==== Information provided

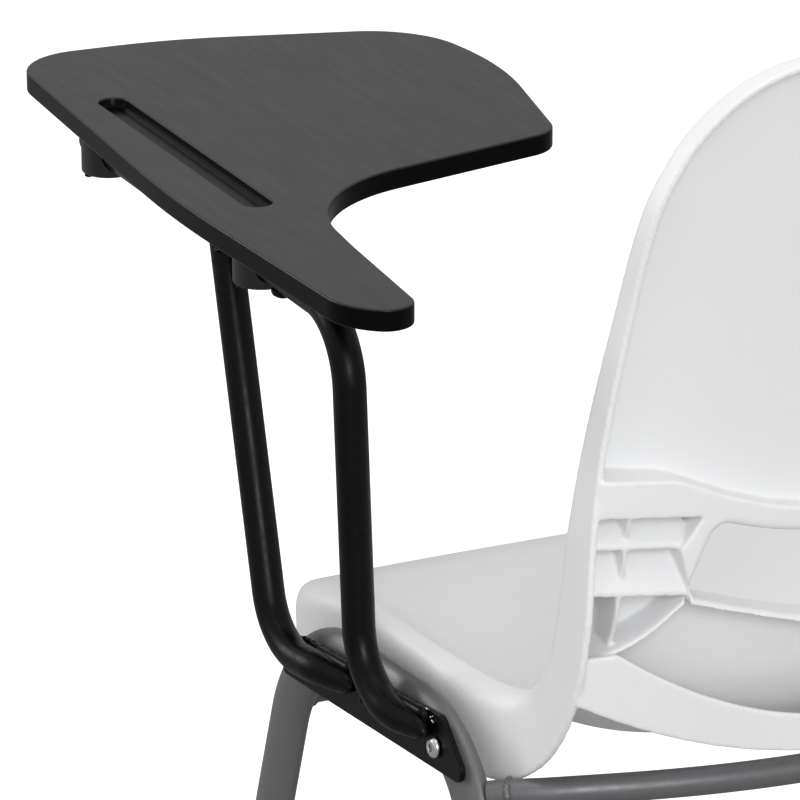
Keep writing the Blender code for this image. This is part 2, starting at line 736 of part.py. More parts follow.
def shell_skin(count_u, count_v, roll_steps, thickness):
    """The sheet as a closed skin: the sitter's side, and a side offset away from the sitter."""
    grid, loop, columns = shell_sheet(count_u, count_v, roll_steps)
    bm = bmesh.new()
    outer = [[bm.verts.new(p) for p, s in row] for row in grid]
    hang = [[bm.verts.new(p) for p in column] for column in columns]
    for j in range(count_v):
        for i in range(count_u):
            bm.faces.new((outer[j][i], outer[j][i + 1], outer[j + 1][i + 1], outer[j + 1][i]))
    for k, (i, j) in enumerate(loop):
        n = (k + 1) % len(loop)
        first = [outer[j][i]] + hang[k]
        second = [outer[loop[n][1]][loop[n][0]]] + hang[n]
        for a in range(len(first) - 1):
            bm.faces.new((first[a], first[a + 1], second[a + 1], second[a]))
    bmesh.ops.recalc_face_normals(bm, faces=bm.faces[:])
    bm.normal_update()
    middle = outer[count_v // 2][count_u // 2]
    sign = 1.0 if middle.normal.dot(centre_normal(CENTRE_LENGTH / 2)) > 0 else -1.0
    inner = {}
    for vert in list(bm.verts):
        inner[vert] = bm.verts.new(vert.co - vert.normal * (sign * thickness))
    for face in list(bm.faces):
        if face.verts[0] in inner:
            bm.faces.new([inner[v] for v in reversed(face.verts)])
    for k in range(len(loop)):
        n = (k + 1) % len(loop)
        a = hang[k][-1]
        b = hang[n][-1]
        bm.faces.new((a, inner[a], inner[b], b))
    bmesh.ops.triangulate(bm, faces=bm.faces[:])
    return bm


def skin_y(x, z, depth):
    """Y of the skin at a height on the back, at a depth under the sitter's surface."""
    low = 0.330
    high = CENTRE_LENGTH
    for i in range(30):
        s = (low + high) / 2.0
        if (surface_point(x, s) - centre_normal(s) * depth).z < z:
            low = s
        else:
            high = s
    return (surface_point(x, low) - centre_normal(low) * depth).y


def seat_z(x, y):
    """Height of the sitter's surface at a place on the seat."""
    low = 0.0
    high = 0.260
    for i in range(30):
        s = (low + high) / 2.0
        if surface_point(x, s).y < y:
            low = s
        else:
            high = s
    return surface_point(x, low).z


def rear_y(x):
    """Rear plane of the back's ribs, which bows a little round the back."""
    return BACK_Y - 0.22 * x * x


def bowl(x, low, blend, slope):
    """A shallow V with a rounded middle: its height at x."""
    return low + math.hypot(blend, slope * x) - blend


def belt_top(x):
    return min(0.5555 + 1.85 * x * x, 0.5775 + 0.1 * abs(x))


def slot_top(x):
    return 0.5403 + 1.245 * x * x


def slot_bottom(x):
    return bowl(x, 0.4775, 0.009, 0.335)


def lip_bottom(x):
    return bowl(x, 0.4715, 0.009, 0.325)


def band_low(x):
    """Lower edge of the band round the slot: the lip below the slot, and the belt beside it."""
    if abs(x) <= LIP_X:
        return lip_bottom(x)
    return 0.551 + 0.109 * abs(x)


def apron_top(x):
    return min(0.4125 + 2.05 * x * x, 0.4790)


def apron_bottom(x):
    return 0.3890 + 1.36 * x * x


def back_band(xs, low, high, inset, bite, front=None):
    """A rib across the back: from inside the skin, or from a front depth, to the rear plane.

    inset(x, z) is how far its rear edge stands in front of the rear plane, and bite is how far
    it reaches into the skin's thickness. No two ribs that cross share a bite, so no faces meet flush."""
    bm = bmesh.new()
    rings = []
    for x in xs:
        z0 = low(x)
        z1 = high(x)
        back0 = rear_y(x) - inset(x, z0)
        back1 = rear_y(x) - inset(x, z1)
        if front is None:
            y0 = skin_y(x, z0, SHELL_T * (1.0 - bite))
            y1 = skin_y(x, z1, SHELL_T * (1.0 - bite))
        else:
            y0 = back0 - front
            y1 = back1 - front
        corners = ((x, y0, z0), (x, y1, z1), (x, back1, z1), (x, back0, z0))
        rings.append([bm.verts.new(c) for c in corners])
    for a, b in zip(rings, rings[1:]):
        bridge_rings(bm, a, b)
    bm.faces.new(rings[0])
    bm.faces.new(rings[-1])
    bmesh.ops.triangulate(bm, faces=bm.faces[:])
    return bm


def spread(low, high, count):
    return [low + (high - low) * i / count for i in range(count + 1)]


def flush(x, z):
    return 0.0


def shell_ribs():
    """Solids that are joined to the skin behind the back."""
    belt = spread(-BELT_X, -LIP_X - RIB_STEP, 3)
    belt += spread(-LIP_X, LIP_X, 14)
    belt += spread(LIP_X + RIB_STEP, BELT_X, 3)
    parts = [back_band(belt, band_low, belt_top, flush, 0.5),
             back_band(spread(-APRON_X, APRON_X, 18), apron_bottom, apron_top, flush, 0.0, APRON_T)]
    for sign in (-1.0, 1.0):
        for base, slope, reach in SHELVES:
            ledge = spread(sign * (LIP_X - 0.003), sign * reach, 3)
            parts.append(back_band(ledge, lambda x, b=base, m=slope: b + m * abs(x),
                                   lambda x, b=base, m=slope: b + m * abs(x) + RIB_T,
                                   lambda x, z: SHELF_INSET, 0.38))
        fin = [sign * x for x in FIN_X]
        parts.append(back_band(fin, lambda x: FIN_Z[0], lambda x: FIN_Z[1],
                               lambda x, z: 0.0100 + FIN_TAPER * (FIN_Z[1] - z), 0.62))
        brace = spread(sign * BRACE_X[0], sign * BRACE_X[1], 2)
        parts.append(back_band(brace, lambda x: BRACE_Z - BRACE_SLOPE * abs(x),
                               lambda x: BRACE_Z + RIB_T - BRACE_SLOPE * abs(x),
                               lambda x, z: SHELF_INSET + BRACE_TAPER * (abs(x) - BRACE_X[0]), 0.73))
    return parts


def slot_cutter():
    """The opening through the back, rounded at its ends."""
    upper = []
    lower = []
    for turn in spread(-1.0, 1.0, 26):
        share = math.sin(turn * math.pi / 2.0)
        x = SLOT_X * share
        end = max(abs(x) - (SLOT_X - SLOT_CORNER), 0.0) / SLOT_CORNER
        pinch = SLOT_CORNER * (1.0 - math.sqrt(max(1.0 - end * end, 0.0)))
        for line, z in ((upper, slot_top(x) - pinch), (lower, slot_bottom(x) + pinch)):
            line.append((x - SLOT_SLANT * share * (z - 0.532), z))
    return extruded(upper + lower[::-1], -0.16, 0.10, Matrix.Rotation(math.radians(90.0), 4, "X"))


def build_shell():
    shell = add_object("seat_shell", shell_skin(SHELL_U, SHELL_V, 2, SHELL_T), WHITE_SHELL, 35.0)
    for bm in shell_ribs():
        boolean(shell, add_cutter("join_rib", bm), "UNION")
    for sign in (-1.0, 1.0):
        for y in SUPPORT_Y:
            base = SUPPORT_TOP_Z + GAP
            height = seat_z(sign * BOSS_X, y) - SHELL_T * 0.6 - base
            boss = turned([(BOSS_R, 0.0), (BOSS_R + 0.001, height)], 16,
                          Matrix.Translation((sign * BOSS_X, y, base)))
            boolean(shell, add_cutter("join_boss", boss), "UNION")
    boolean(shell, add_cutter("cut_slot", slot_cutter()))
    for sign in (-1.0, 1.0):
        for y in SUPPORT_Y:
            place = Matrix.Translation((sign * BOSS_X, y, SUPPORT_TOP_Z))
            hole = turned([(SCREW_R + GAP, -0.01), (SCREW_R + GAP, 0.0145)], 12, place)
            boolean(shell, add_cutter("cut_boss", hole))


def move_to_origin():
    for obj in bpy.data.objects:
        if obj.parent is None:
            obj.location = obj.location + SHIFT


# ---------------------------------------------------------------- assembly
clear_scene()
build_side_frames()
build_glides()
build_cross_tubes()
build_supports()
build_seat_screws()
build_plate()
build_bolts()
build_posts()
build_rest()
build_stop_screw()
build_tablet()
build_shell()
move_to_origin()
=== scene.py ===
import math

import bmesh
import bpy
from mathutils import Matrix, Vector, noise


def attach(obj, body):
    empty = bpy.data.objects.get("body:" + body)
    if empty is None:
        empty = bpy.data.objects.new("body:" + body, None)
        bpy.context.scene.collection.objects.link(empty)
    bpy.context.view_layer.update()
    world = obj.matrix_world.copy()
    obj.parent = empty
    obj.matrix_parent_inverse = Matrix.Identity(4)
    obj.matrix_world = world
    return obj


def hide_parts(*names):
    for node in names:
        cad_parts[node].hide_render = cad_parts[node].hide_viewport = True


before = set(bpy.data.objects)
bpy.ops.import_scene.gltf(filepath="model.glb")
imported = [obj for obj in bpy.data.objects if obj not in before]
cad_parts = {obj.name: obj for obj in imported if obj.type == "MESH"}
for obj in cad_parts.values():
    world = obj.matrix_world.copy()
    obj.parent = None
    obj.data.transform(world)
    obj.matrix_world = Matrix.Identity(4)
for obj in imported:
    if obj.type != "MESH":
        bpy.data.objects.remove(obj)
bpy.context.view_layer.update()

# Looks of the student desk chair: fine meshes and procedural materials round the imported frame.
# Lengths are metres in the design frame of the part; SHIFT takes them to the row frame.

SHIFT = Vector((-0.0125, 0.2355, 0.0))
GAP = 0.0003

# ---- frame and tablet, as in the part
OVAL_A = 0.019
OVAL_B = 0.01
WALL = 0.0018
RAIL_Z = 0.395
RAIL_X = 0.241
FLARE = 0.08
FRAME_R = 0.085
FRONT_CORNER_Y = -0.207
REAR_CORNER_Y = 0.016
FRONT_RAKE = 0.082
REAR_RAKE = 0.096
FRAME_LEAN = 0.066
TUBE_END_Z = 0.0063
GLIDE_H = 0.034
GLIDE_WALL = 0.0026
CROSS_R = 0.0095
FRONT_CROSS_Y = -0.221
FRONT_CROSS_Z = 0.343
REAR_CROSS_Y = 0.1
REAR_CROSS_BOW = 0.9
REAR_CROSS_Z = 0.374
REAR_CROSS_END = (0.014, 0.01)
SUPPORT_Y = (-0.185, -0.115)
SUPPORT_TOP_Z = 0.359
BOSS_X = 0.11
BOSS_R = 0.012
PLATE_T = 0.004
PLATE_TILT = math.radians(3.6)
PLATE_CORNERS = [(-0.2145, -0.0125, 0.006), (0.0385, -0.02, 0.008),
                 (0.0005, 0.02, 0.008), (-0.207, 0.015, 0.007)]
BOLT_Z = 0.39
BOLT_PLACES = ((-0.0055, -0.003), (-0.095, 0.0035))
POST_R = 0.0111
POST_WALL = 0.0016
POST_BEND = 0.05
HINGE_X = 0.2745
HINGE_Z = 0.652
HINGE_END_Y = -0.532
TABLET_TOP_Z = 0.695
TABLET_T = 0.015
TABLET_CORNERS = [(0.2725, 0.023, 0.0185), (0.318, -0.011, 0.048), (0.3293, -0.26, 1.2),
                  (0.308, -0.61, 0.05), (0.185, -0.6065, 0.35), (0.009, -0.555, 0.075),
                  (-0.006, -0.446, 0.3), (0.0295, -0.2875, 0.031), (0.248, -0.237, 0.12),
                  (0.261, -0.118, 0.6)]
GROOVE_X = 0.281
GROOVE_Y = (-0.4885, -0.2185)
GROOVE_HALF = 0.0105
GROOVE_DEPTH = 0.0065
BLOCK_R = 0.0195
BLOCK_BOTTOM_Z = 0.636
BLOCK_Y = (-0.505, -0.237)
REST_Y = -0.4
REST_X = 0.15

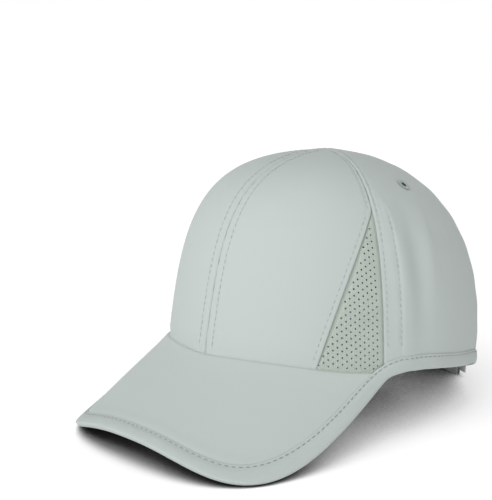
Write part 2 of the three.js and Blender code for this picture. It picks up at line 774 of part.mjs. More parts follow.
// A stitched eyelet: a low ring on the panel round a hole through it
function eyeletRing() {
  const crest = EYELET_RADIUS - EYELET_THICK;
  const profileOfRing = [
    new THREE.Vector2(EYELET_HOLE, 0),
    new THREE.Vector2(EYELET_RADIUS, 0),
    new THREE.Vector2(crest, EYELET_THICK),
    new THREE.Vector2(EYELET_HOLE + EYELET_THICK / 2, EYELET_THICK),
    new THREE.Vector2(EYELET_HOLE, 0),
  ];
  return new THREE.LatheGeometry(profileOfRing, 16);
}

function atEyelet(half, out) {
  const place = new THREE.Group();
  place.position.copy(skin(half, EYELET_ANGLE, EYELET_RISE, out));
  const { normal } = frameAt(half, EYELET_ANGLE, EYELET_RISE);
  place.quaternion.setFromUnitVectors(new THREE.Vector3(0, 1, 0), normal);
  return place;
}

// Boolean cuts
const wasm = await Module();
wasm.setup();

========

Locate the word "body" in the entries, and copy every line where it is found.

def attach(obj, body):
    empty = bpy.data.objects.get("body:" + body)
        empty = bpy.data.objects.new("body:" + body, None)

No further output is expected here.